Ferdinand ve Isabella: İspanya'nın birleşmesi
Bu birleşmenin son aşaması 15. yüzyılın sonunda nihayete erdi. İspanya tarihinin en kritik anlarından birisi Aragon ve Kastilya'nın bir araya gelmesiydi. Bu krallıklar 1479'da birleşti. Çünkü Aragon Kralı Ferdinand ve Kastilya Kraliçesi Isabella evlenmişti. İki krallığın toprakları İber Yarımadası dışında Sardunya, Sicilya ve Güney İtalya gibi yerlerini içeriyordu. Dolayısıyla İspanya artık Avrupa'nın en büyük ordularından birisine sahipti. Trastamara hanedanından I. Isabella'nın yaptığı evlilik, tacın gücünü 1 kişiye düşürebilmenin en kolay yöntemiydi.

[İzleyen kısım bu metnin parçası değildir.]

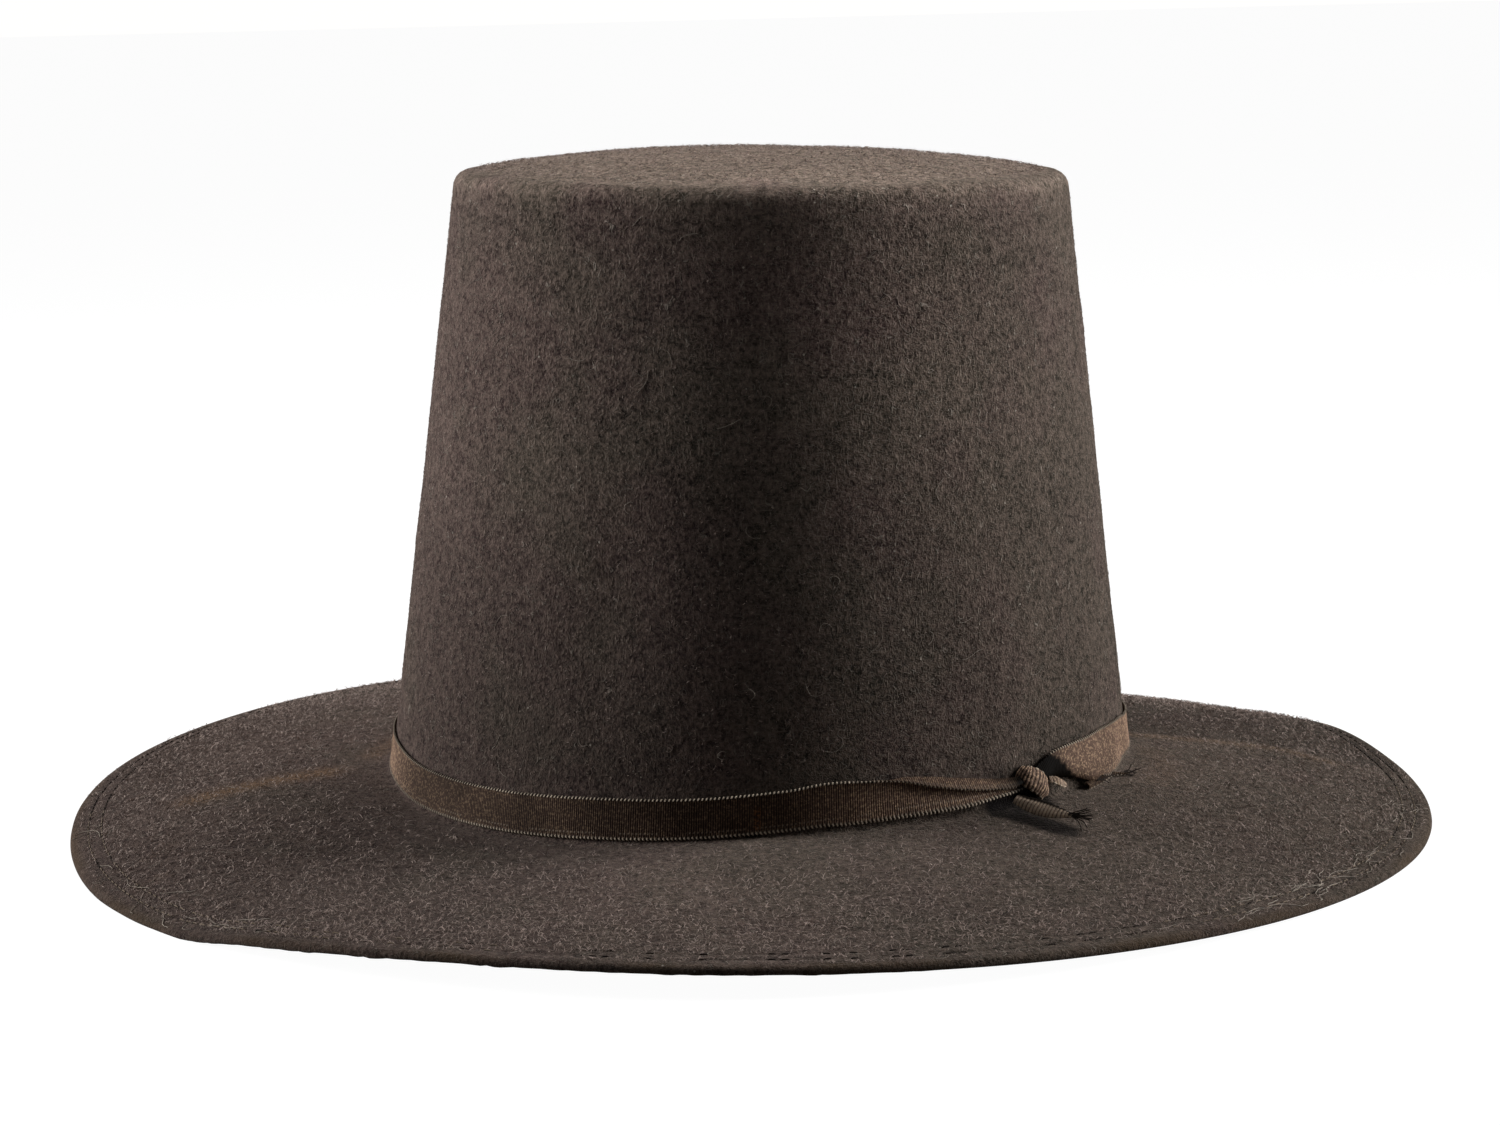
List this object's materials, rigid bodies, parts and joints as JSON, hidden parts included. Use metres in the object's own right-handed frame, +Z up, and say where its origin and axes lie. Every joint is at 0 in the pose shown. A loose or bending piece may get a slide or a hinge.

Fazla zaman kaybetmeden son Arap Müslüman toprağı olan Granada Emirliği'ne yöneldiler. Isabella ve Ferdinand 1481'de ilk seferlerine çıktı. Tüm harekat adeta bir Haçlı Seferi gibiydi. İspanya'daki Müslümanlara verilen savaş aralıksız 11 sene sürdü. 1492'de Granada ele geçirildi. Bu son yeniden fetih ile beraber, İber Yarımadası'nın neredeyse tamamı yeniden İspanyolların elindeydi. Reconquista hareketi 1492'de bitirildi. İspanya'nın yeniden birleşmesi ise 1512'de Navarre'nin fethedilmesiyle tamamlanacaktı.
Reconquista sonrası: Katolik krallığın kuruluşu ve engizisyon
İspanyol Müslümanları, Müslümanların ve Yahudilerin mallarını ve inanç biçimlerine zarar verilmemesi şartıyla Granada'yı verdiler. Oysa bu sözlerin hiçbirisi karşılanmadı ve birçok Müslüman ve Yahudi Kuzey Afrika'ya kaçmak zorunda bırakıldı. Isabella ve Ferdinand, farklı topluluklara, sorunsuz bir şekilde gerçekleşmesi mümkün olmayan tek bir siyasi ve dini fikri yerleştirmek istediler. Oysa İspanyol Hristiyanlar, müslüman yönetimler döneminde, Yahudi ve Müslüman insanlarla görülebilir bir uyum içinde yaşıyorlardı. Fakat bu huzurlu ortam kısa sürede sona erdi.
İspanyollar engizisyon mahkemelerini kurarak, Yahudi ve Müslümanları inançları yüzünden kazıklara bağladı ve acımasız şekilde cezalar uyguladı. Engizisyon uygulamalarının başında Büyük Engizisyoncu Thomas vardı. Thomas bu görevini on yıl boyunca sürdürdü. O görevdeyken binlerce insan kazığa bağlanarak canlı canlı yakıldı, işkence gördü ya da en hafifiyle hapisle cezalandırıldı.
İspanya'nın Müslümanlardan geri alınmasıyla ilgili:
Bu hareket İspanyol Katoliklerinin birleşmesiyle kazanıldı. Fakat görünüşe göre yüksek bir bedel ödenmişti. 150.000'den fazla Müslüman ve Yahudi topraklarını terk etti. Bu insanların çok büyük bölümü İspanyol kültürüne ve en önemlisi ekonomisine önemli katkılar sağlayan eğitimli insanlardı.